[comp.std.c] ANSI C -> non-ANSI C

peter@ficc.ferranti.com (Peter da Silva) (12/02/90)

[ cross-posted to comp.std.c, because a tool like this would do more to speed
  the conversion of software to ANSI than all the debate in the world. Perhaps
  someone on the committee could do it in their copious spare time... :-> ]

> >Is there any software available to translate ANSI C to non-ANSI C?

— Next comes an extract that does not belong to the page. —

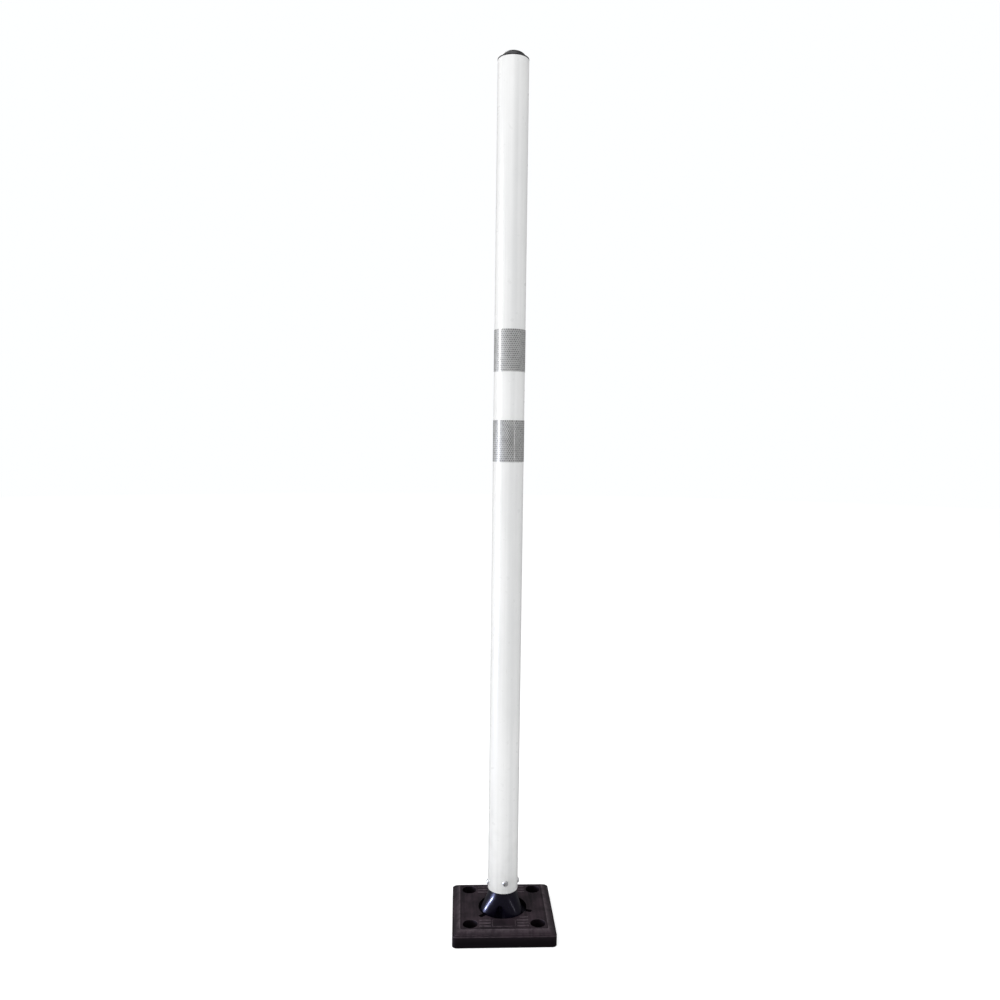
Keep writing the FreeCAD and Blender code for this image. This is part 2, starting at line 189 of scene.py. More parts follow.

> More seriously, you should be more specific about the problem
> that you think you're trying to solve.  Is it to eliminate
> parameters from prototypes in function declarations, or is it
> something more difficult?

I'd like some software to convert new- to old- style declarations myself.
None of the deproto tools I've seen so far do an adequate job, because
while they clean up the prototypes they don't clean up all the calls. For
example, if you want to run ANSI C through a K&R compiler, you need to change:

	int foo(char *, char *, int);
	char bazbuffer[BUFSIZ];

	foo(NULL, bazbuffer, 69);

Into:

	int foo();

	foo((char *)0, bazbuffer, 69);

Just removing the prototypes isn't enough. To do this right you pretty much
need a complete codewalker, so it might be cheaper just to go out and get a
new compiler. Unfortunately, sometimes one isn't available, and ignoring the
older systems is just going to ensure that islands of pre-ANSI C live forever
in dusty decks, waiting to catch the unwary.

Also, this hypothetical tool *would* just have to be written once. It doesn't
have any reason to do any machine-dependent stuff.
-- 
Peter da Silva.   `-_-'
+1 713 274 5180.   'U`
peter@ferranti.com 

rfg@NCD.COM (Ron Guilmette) (12/03/90)

In article <Z.Y7HU9@xds13.ferranti.com> peter@ficc.ferranti.com (Peter da Silva) writes:
+[ cross-posted to comp.std.c, because a tool like this would do more to speed
+  the conversion of software to ANSI than all the debate in the world. Perhaps
+  someone on the committee could do it in their copious spare time... :-> ]
...
+I'd like some software to convert new- to old- style declarations myself.
+None of the deproto tools I've seen so far do an adequate job, because
+while they clean up the prototypes they don't clean up all the calls. For
+example, if you want to run ANSI C through a K&R compiler, you need to change:
+
+	int foo(char *, char *, int);
+	char bazbuffer[BUFSIZ];
+
+	foo(NULL, bazbuffer, 69);
+
+Into:
+
+	int foo();
+
+	foo((char *)0, bazbuffer, 69);
+
+Just removing the prototypes isn't enough. To do this right you pretty much
+need a complete codewalker, so it might be cheaper just to go out and get a
+new compiler. Unfortunately, sometimes one isn't available, and ignoring the
+older systems is just going to ensure that islands of pre-ANSI C live forever
+in dusty decks, waiting to catch the unwary.

As the person who built protoize and unprotoize I guess I can comment. :-)

This is indeed a problem which currently unprotoize doesn't not solve.
However I do not think that unprotoize *should* solve it.

Let me explain.

Unprotoize just does all of the necessary editing to convert ANSI-C with
prototypes into ANSI-C without prototypes.

To solve the problem problem described above you need a different tool
I think.

What I have always planned on doing (if I ever get the time) is to simply
add another (optional) warning to GCC which would warn you about all
actual parameters to (prototyped) functions which get an implicit change
of representation by virtue of being passed into a formal parameter of
a sufficiently different type to require such a change of representation.
Then the programmer could edit his/her own code (adding explicit type
casts as necessary) until all of these warnings went away.  At that point,
unprotoization could be done safely.

Adding such a warning to GCC would take less than a day (for any experienced
GNU hacker).

By the way... the above example is not really a very good one because it
seems to assume that NULL is defined to plain `0' and (more importantly)
because it assumes that ((int) 0) and ((char *) 0) have different
representations (which they do not on any of the machines that I work on).

Here is a better example of the problem:

		extern f (double);

		... f (3); ...

Here, when f is prototyped, you get an implicit change of representation
of the actual argument (3) to the (prototype-supplied) type of the formal
argument.  The result is that the called function receives a value of type
double with the value 3.0.

As soon as you remove the prototype from f() however, the implicit type
conversion effect disappears also.  Chaos will then ensue.

-- 

// Ron Guilmette  -  C++ Entomologist
// Internet: rfg@ncd.com      uucp: ...uunet!lupine!rfg
// Motto:  If it sticks, force it.  If it breaks, it needed replacing anyway.